== What the task asks ==
Print all the records exactly, please.

:: Rows

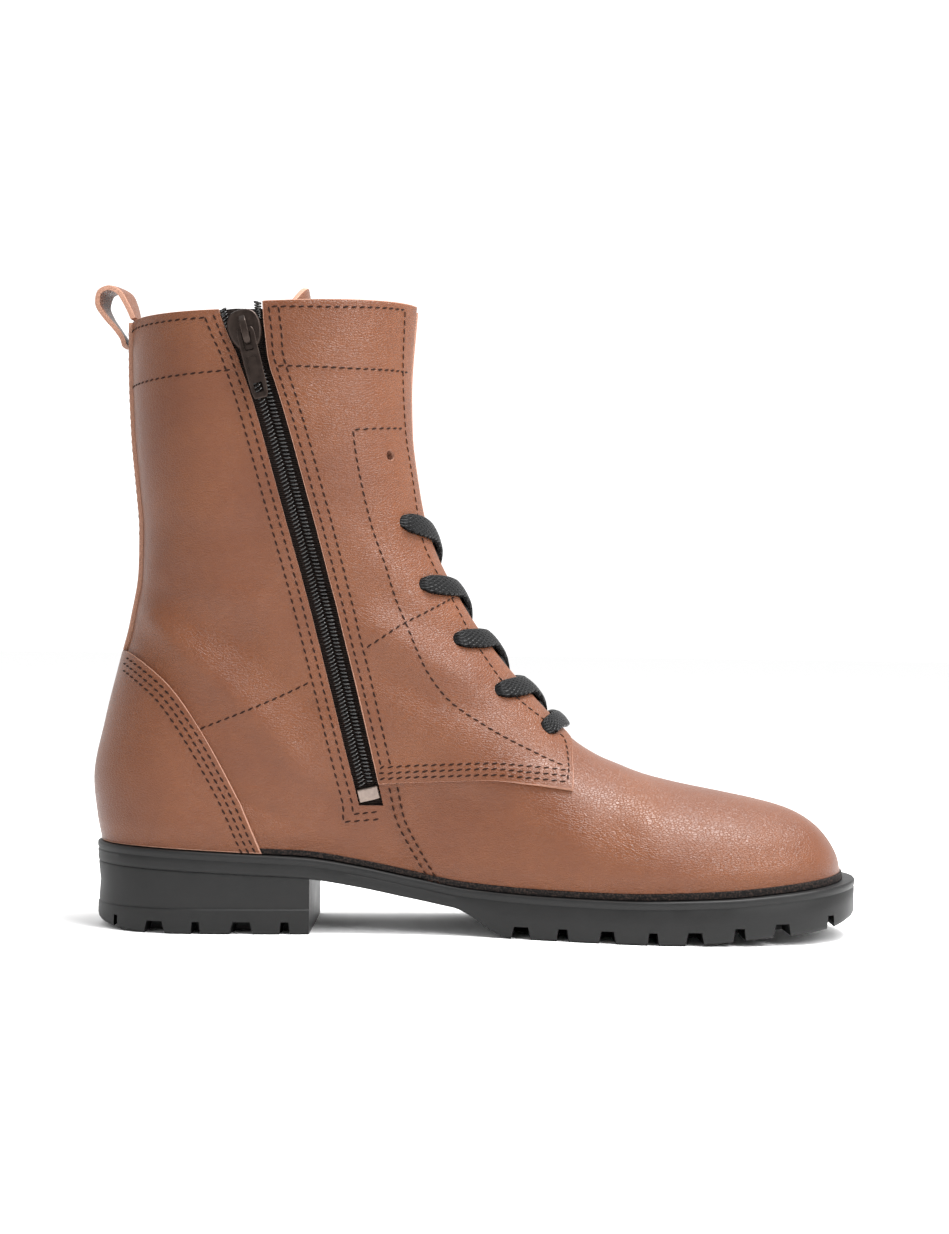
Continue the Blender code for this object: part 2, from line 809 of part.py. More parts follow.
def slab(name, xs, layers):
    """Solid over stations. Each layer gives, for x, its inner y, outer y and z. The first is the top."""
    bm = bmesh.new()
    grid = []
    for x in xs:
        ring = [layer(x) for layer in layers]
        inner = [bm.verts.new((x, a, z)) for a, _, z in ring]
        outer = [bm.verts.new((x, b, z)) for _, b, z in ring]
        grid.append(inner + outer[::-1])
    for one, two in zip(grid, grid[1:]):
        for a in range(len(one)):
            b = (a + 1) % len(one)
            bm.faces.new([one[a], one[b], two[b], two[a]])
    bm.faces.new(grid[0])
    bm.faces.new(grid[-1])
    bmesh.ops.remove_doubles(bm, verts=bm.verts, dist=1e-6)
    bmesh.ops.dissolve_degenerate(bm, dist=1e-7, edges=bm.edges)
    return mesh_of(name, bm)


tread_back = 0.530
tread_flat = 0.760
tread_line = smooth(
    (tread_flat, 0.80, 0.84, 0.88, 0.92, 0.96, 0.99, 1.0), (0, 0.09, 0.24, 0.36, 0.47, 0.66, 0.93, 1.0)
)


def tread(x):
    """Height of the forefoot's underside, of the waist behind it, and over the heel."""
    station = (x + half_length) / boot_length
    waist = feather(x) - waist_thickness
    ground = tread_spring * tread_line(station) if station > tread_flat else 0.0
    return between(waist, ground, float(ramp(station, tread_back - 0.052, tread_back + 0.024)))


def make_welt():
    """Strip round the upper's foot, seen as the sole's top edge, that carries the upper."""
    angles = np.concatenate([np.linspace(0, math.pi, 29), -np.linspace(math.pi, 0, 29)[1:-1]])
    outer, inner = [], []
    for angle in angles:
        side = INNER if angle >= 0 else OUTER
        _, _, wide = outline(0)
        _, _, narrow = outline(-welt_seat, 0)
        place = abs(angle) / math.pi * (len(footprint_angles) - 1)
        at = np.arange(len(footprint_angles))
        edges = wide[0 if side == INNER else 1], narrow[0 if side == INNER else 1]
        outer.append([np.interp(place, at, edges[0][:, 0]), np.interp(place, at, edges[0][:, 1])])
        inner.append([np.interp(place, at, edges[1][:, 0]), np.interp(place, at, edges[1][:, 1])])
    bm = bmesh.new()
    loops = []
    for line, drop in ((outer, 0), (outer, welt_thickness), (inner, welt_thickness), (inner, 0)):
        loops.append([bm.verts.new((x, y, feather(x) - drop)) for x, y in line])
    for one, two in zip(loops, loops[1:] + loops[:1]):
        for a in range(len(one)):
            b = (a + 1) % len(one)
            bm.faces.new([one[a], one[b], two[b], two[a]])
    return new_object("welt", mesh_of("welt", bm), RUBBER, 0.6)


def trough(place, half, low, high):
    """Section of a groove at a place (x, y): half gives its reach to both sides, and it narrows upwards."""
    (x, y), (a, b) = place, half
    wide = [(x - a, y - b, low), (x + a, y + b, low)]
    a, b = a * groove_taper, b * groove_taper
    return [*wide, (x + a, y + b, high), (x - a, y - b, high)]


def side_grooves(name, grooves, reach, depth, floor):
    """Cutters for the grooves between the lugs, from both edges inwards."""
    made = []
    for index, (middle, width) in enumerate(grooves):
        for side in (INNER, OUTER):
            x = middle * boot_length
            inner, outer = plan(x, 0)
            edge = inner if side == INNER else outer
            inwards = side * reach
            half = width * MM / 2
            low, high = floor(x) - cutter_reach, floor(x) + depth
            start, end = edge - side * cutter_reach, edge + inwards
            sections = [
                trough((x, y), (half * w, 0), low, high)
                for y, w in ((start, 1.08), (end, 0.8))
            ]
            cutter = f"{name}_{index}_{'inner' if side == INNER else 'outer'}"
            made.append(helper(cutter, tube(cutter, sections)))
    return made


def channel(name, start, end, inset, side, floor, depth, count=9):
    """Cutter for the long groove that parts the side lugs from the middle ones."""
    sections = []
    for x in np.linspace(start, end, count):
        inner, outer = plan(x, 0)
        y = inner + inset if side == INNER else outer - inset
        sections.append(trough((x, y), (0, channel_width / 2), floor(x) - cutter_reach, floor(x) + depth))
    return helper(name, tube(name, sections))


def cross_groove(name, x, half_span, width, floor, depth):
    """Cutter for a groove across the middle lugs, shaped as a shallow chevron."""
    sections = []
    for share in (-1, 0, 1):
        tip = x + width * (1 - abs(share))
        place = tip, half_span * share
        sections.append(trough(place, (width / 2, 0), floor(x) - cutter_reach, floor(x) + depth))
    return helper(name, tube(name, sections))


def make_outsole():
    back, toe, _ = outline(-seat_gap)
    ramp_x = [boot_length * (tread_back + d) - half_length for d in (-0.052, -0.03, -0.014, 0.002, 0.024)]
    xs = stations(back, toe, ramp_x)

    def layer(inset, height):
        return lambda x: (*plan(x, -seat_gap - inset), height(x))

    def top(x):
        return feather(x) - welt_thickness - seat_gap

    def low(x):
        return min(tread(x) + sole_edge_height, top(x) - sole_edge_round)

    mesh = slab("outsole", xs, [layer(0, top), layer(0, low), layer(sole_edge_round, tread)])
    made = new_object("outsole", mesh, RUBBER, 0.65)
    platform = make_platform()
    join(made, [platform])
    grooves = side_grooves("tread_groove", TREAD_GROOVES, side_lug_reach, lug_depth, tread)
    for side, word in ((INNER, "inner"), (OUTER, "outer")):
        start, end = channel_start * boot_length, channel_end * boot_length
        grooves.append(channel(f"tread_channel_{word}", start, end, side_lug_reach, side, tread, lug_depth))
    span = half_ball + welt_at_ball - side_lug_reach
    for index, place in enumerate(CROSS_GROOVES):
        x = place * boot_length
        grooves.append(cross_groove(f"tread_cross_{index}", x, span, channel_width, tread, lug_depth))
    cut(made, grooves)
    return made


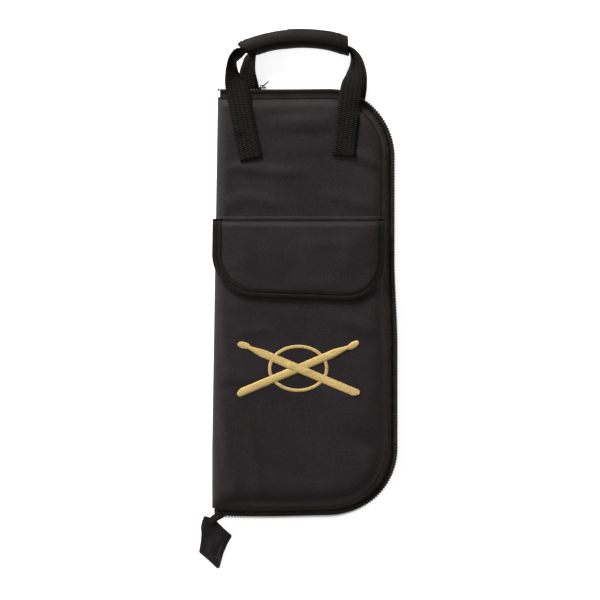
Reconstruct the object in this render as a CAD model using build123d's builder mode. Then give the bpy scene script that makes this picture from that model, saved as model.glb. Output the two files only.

::::

== Problem solution ==
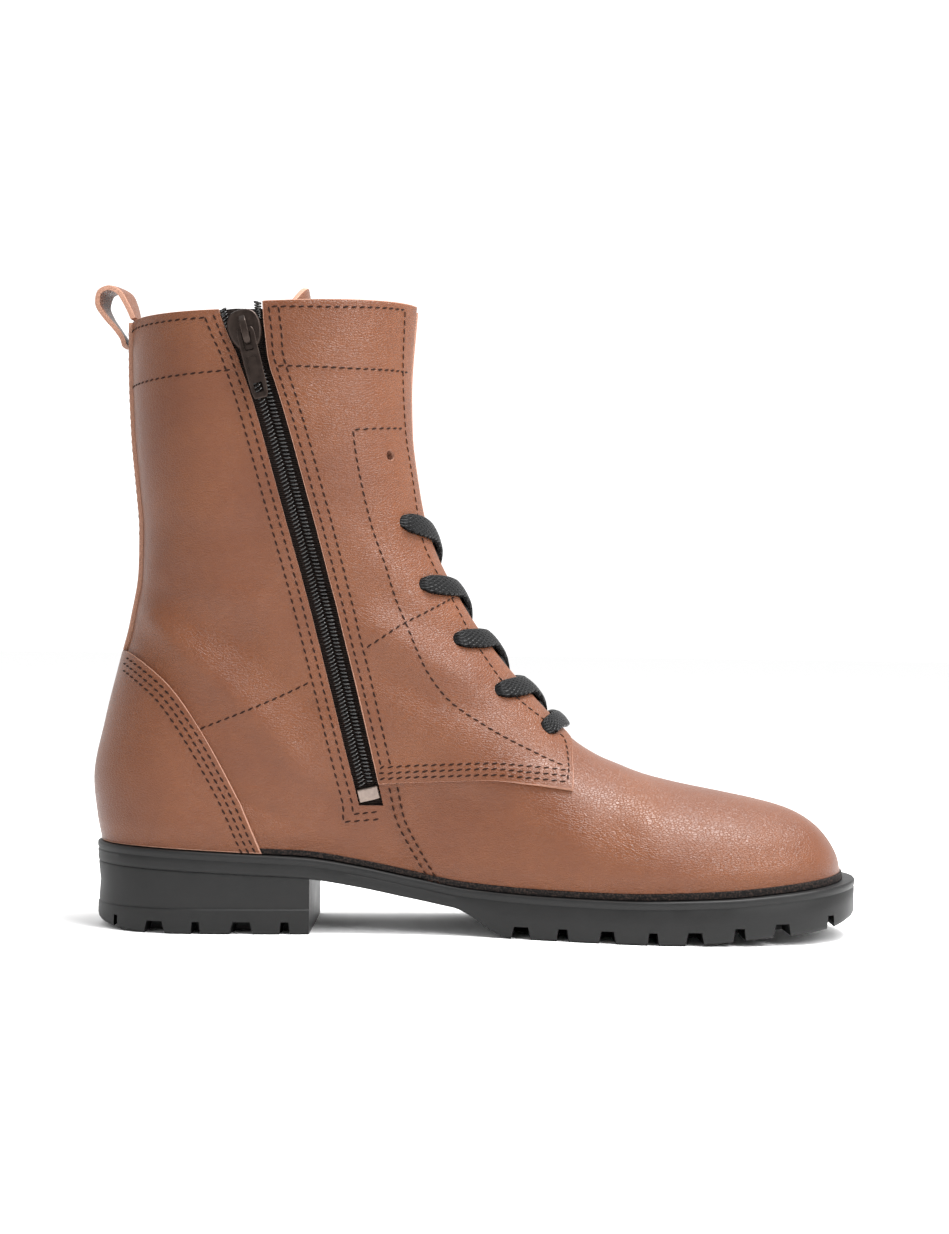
Continue the Blender code for this object: part 2, from line 809 of part.py. More parts follow.
def slab(name, xs, layers):
    """Solid over stations. Each layer gives, for x, its inner y, outer y and z. The first is the top."""
    bm = bmesh.new()
    grid = []
    for x in xs:
        ring = [layer(x) for layer in layers]
        inner = [bm.verts.new((x, a, z)) for a, _, z in ring]
        outer = [bm.verts.new((x, b, z)) for _, b, z in ring]
        grid.append(inner + outer[::-1])
    for one, two in zip(grid, grid[1:]):
        for a in range(len(one)):
            b = (a + 1) % len(one)
            bm.faces.new([one[a], one[b], two[b], two[a]])
    bm.faces.new(grid[0])
    bm.faces.new(grid[-1])
    bmesh.ops.remove_doubles(bm, verts=bm.verts, dist=1e-6)
    bmesh.ops.dissolve_degenerate(bm, dist=1e-7, edges=bm.edges)
    return mesh_of(name, bm)


tread_back = 0.530
tread_flat = 0.760
tread_line = smooth(
    (tread_flat, 0.80, 0.84, 0.88, 0.92, 0.96, 0.99, 1.0), (0, 0.09, 0.24, 0.36, 0.47, 0.66, 0.93, 1.0)
)


def tread(x):
    """Height of the forefoot's underside, of the waist behind it, and over the heel."""
    station = (x + half_length) / boot_length
    waist = feather(x) - waist_thickness
    ground = tread_spring * tread_line(station) if station > tread_flat else 0.0
    return between(waist, ground, float(ramp(station, tread_back - 0.052, tread_back + 0.024)))


def make_welt():
    """Strip round the upper's foot, seen as the sole's top edge, that carries the upper."""
    angles = np.concatenate([np.linspace(0, math.pi, 29), -np.linspace(math.pi, 0, 29)[1:-1]])
    outer, inner = [], []
    for angle in angles:
        side = INNER if angle >= 0 else OUTER
        _, _, wide = outline(0)
        _, _, narrow = outline(-welt_seat, 0)
        place = abs(angle) / math.pi * (len(footprint_angles) - 1)
        at = np.arange(len(footprint_angles))
        edges = wide[0 if side == INNER else 1], narrow[0 if side == INNER else 1]
        outer.append([np.interp(place, at, edges[0][:, 0]), np.interp(place, at, edges[0][:, 1])])
        inner.append([np.interp(place, at, edges[1][:, 0]), np.interp(place, at, edges[1][:, 1])])
    bm = bmesh.new()
    loops = []
    for line, drop in ((outer, 0), (outer, welt_thickness), (inner, welt_thickness), (inner, 0)):
        loops.append([bm.verts.new((x, y, feather(x) - drop)) for x, y in line])
    for one, two in zip(loops, loops[1:] + loops[:1]):
        for a in range(len(one)):
            b = (a + 1) % len(one)
            bm.faces.new([one[a], one[b], two[b], two[a]])
    return new_object("welt", mesh_of("welt", bm), RUBBER, 0.6)


def trough(place, half, low, high):
    """Section of a groove at a place (x, y): half gives its reach to both sides, and it narrows upwards."""
    (x, y), (a, b) = place, half
    wide = [(x - a, y - b, low), (x + a, y + b, low)]
    a, b = a * groove_taper, b * groove_taper
    return [*wide, (x + a, y + b, high), (x - a, y - b, high)]


def side_grooves(name, grooves, reach, depth, floor):
    """Cutters for the grooves between the lugs, from both edges inwards."""
    made = []
    for index, (middle, width) in enumerate(grooves):
        for side in (INNER, OUTER):
            x = middle * boot_length
            inner, outer = plan(x, 0)
            edge = inner if side == INNER else outer
            inwards = side * reach
            half = width * MM / 2
            low, high = floor(x) - cutter_reach, floor(x) + depth
            start, end = edge - side * cutter_reach, edge + inwards
            sections = [
                trough((x, y), (half * w, 0), low, high)
                for y, w in ((start, 1.08), (end, 0.8))
            ]
            cutter = f"{name}_{index}_{'inner' if side == INNER else 'outer'}"
            made.append(helper(cutter, tube(cutter, sections)))
    return made


def channel(name, start, end, inset, side, floor, depth, count=9):
    """Cutter for the long groove that parts the side lugs from the middle ones."""
    sections = []
    for x in np.linspace(start, end, count):
        inner, outer = plan(x, 0)
        y = inner + inset if side == INNER else outer - inset
        sections.append(trough((x, y), (0, channel_width / 2), floor(x) - cutter_reach, floor(x) + depth))
    return helper(name, tube(name, sections))


def cross_groove(name, x, half_span, width, floor, depth):
    """Cutter for a groove across the middle lugs, shaped as a shallow chevron."""
    sections = []
    for share in (-1, 0, 1):
        tip = x + width * (1 - abs(share))
        place = tip, half_span * share
        sections.append(trough(place, (width / 2, 0), floor(x) - cutter_reach, floor(x) + depth))
    return helper(name, tube(name, sections))


def make_outsole():
    back, toe, _ = outline(-seat_gap)
    ramp_x = [boot_length * (tread_back + d) - half_length for d in (-0.052, -0.03, -0.014, 0.002, 0.024)]
    xs = stations(back, toe, ramp_x)

    def layer(inset, height):
        return lambda x: (*plan(x, -seat_gap - inset), height(x))

    def top(x):
        return feather(x) - welt_thickness - seat_gap

    def low(x):
        return min(tread(x) + sole_edge_height, top(x) - sole_edge_round)

    mesh = slab("outsole", xs, [layer(0, top), layer(0, low), layer(sole_edge_round, tread)])
    made = new_object("outsole", mesh, RUBBER, 0.65)
    platform = make_platform()
    join(made, [platform])
    grooves = side_grooves("tread_groove", TREAD_GROOVES, side_lug_reach, lug_depth, tread)
    for side, word in ((INNER, "inner"), (OUTER, "outer")):
        start, end = channel_start * boot_length, channel_end * boot_length
        grooves.append(channel(f"tread_channel_{word}", start, end, side_lug_reach, side, tread, lug_depth))
    span = half_ball + welt_at_ball - side_lug_reach
    for index, place in enumerate(CROSS_GROOVES):
        x = place * boot_length
        grooves.append(cross_groove(f"tread_cross_{index}", x, span, channel_width, tread, lug_depth))
    cut(made, grooves)
    return made


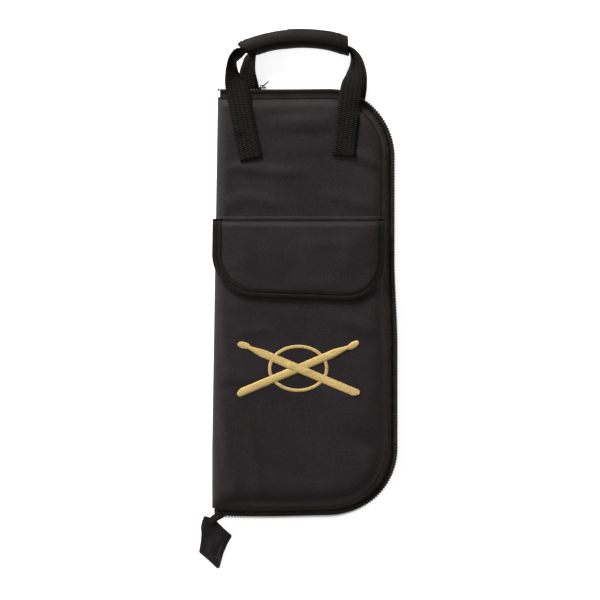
Reconstruct the object in this render as a CAD model using build123d's builder mode. Then give the bpy scene script that makes this picture from that model, saved as model.glb. Output the two files only.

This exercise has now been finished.